_THE EXERCISE_
In full and without alteration, repeat the material.

_DATA PROVIDED_

-- start --

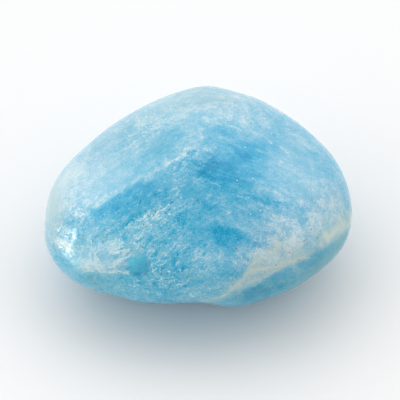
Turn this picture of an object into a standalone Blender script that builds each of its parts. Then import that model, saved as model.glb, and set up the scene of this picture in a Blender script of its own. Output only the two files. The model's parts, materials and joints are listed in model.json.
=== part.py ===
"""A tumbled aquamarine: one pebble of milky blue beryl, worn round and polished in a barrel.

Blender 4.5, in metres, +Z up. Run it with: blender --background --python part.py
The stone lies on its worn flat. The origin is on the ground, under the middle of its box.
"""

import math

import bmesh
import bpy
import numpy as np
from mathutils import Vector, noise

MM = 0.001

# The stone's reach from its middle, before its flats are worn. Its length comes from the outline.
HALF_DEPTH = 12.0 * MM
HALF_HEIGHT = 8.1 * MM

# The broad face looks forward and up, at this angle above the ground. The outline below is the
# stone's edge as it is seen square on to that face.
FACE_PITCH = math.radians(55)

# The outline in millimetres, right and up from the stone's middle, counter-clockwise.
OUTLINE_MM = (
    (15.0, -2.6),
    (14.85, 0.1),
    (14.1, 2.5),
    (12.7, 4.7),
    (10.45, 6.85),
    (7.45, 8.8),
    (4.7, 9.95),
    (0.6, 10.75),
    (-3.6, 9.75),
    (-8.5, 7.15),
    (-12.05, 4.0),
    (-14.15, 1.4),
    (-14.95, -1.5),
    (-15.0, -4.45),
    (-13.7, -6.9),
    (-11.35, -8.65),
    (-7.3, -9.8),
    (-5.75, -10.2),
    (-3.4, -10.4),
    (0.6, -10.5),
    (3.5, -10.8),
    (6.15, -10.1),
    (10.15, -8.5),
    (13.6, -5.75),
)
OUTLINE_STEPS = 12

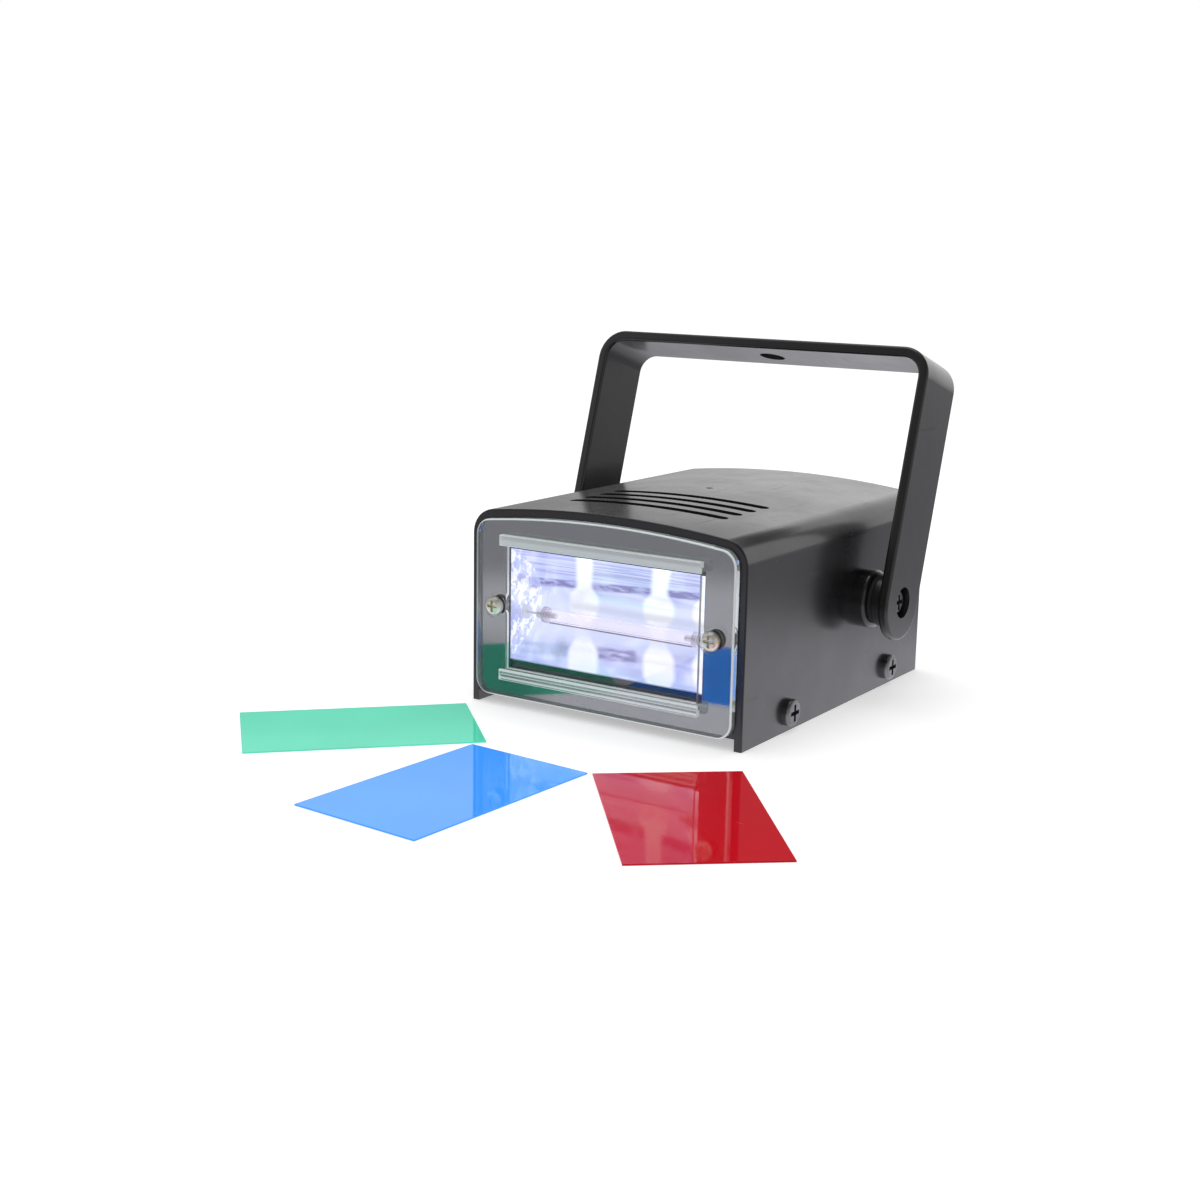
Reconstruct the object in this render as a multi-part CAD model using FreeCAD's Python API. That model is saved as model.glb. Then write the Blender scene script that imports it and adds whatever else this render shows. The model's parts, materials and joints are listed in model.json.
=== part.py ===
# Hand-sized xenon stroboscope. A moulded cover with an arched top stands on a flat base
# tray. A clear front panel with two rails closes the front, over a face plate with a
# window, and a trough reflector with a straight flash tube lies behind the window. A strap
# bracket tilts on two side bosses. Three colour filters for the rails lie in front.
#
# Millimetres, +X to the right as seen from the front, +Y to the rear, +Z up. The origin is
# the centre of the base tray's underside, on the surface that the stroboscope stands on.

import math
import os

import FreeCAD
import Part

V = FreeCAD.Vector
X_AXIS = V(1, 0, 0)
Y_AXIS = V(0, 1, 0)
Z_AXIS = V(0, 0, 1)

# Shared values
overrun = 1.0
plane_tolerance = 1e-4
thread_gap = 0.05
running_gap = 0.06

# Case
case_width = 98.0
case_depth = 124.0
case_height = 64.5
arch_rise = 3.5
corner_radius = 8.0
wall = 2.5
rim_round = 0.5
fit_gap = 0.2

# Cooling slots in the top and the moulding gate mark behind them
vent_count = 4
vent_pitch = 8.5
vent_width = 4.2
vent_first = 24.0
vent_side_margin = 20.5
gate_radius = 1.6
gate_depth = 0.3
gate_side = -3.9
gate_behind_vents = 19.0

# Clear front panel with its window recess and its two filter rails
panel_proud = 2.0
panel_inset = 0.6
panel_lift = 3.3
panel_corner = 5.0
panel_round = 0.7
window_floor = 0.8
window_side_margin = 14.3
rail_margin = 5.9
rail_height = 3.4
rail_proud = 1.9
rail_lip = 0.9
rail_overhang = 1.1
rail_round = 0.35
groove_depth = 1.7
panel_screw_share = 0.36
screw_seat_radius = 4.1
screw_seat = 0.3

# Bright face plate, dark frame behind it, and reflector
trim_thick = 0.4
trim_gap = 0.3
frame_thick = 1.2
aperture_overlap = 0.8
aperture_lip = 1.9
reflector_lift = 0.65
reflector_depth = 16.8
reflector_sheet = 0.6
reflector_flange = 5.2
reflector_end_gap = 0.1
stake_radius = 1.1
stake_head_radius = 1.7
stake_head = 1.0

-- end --

_RESULT OF THE TASK_
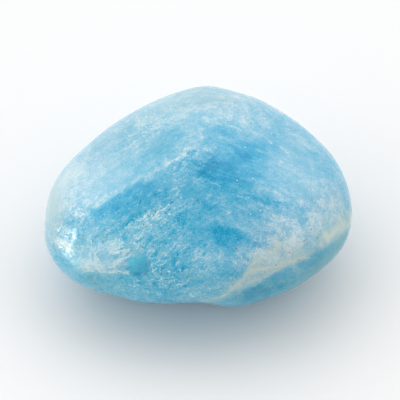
Turn this picture of an object into a standalone Blender script that builds each of its parts. Then import that model, saved as model.glb, and set up the scene of this picture in a Blender script of its own. Output only the two files. The model's parts, materials and joints are listed in model.json.
=== part.py ===
"""A tumbled aquamarine: one pebble of milky blue beryl, worn round and polished in a barrel.

Blender 4.5, in metres, +Z up. Run it with: blender --background --python part.py
The stone lies on its worn flat. The origin is on the ground, under the middle of its box.
"""

import math

import bmesh
import bpy
import numpy as np
from mathutils import Vector, noise

MM = 0.001

# The stone's reach from its middle, before its flats are worn. Its length comes from the outline.
HALF_DEPTH = 12.0 * MM
HALF_HEIGHT = 8.1 * MM

# The broad face looks forward and up, at this angle above the ground. The outline below is the
# stone's edge as it is seen square on to that face.
FACE_PITCH = math.radians(55)

# The outline in millimetres, right and up from the stone's middle, counter-clockwise.
OUTLINE_MM = (
    (15.0, -2.6),
    (14.85, 0.1),
    (14.1, 2.5),
    (12.7, 4.7),
    (10.45, 6.85),
    (7.45, 8.8),
    (4.7, 9.95),
    (0.6, 10.75),
    (-3.6, 9.75),
    (-8.5, 7.15),
    (-12.05, 4.0),
    (-14.15, 1.4),
    (-14.95, -1.5),
    (-15.0, -4.45),
    (-13.7, -6.9),
    (-11.35, -8.65),
    (-7.3, -9.8),
    (-5.75, -10.2),
    (-3.4, -10.4),
    (0.6, -10.5),
    (3.5, -10.8),
    (6.15, -10.1),
    (10.15, -8.5),
    (13.6, -5.75),
)
OUTLINE_STEPS = 12

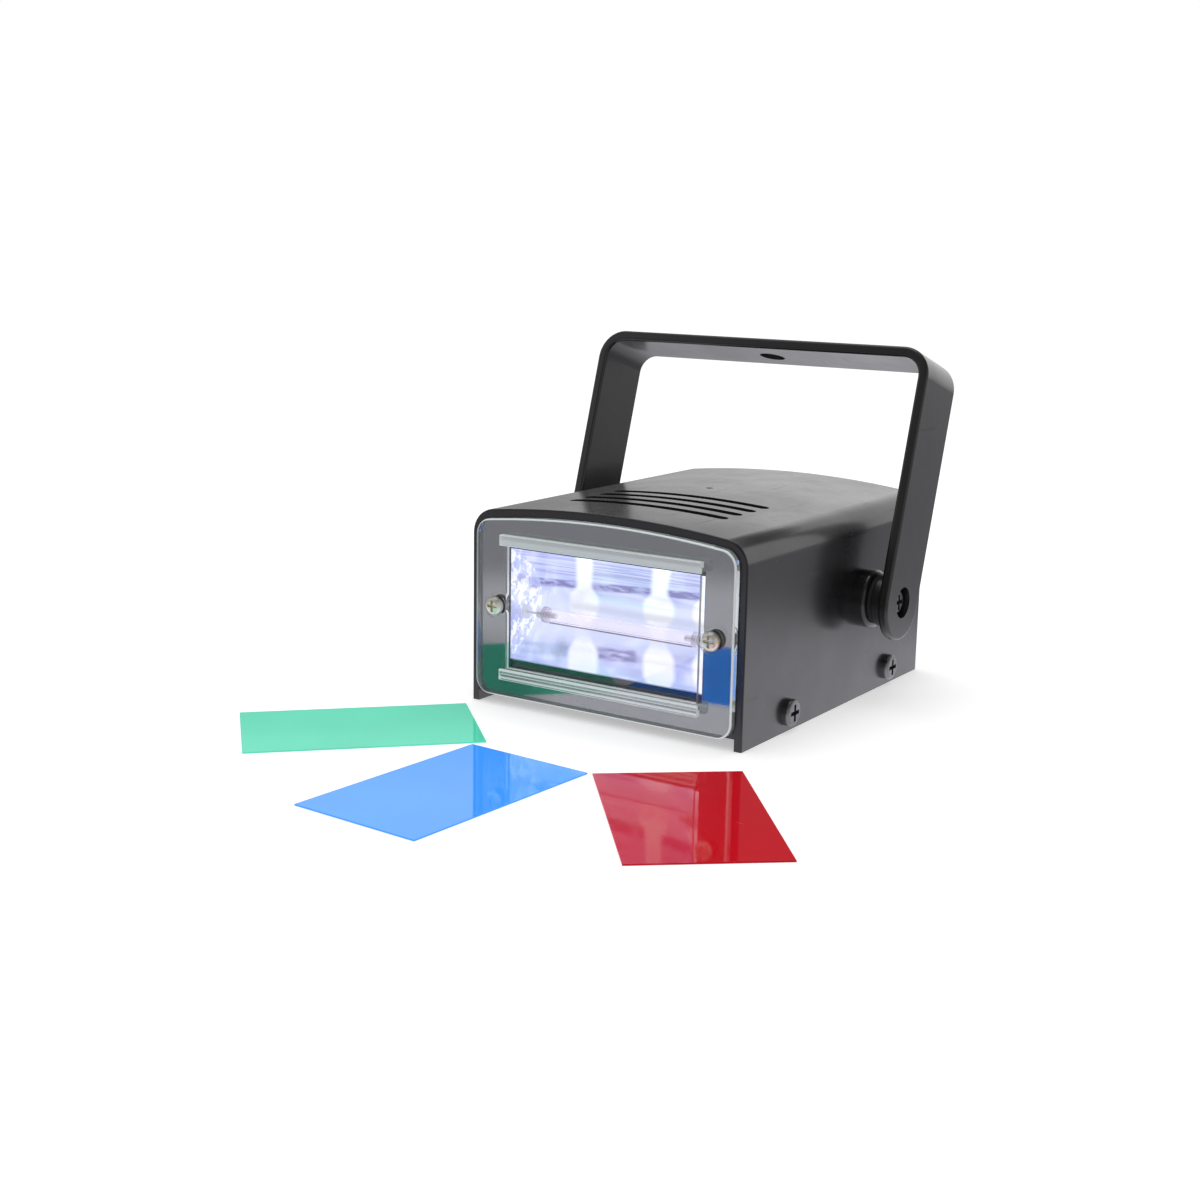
Reconstruct the object in this render as a multi-part CAD model using FreeCAD's Python API. That model is saved as model.glb. Then write the Blender scene script that imports it and adds whatever else this render shows. The model's parts, materials and joints are listed in model.json.
=== part.py ===
# Hand-sized xenon stroboscope. A moulded cover with an arched top stands on a flat base
# tray. A clear front panel with two rails closes the front, over a face plate with a
# window, and a trough reflector with a straight flash tube lies behind the window. A strap
# bracket tilts on two side bosses. Three colour filters for the rails lie in front.
#
# Millimetres, +X to the right as seen from the front, +Y to the rear, +Z up. The origin is
# the centre of the base tray's underside, on the surface that the stroboscope stands on.

import math
import os

import FreeCAD
import Part

V = FreeCAD.Vector
X_AXIS = V(1, 0, 0)
Y_AXIS = V(0, 1, 0)
Z_AXIS = V(0, 0, 1)

# Shared values
overrun = 1.0
plane_tolerance = 1e-4
thread_gap = 0.05
running_gap = 0.06

# Case
case_width = 98.0
case_depth = 124.0
case_height = 64.5
arch_rise = 3.5
corner_radius = 8.0
wall = 2.5
rim_round = 0.5
fit_gap = 0.2

# Cooling slots in the top and the moulding gate mark behind them
vent_count = 4
vent_pitch = 8.5
vent_width = 4.2
vent_first = 24.0
vent_side_margin = 20.5
gate_radius = 1.6
gate_depth = 0.3
gate_side = -3.9
gate_behind_vents = 19.0

# Clear front panel with its window recess and its two filter rails
panel_proud = 2.0
panel_inset = 0.6
panel_lift = 3.3
panel_corner = 5.0
panel_round = 0.7
window_floor = 0.8
window_side_margin = 14.3
rail_margin = 5.9
rail_height = 3.4
rail_proud = 1.9
rail_lip = 0.9
rail_overhang = 1.1
rail_round = 0.35
groove_depth = 1.7
panel_screw_share = 0.36
screw_seat_radius = 4.1
screw_seat = 0.3

# Bright face plate, dark frame behind it, and reflector
trim_thick = 0.4
trim_gap = 0.3
frame_thick = 1.2
aperture_overlap = 0.8
aperture_lip = 1.9
reflector_lift = 0.65
reflector_depth = 16.8
reflector_sheet = 0.6
reflector_flange = 5.2
reflector_end_gap = 0.1
stake_radius = 1.1
stake_head_radius = 1.7
stake_head = 1.0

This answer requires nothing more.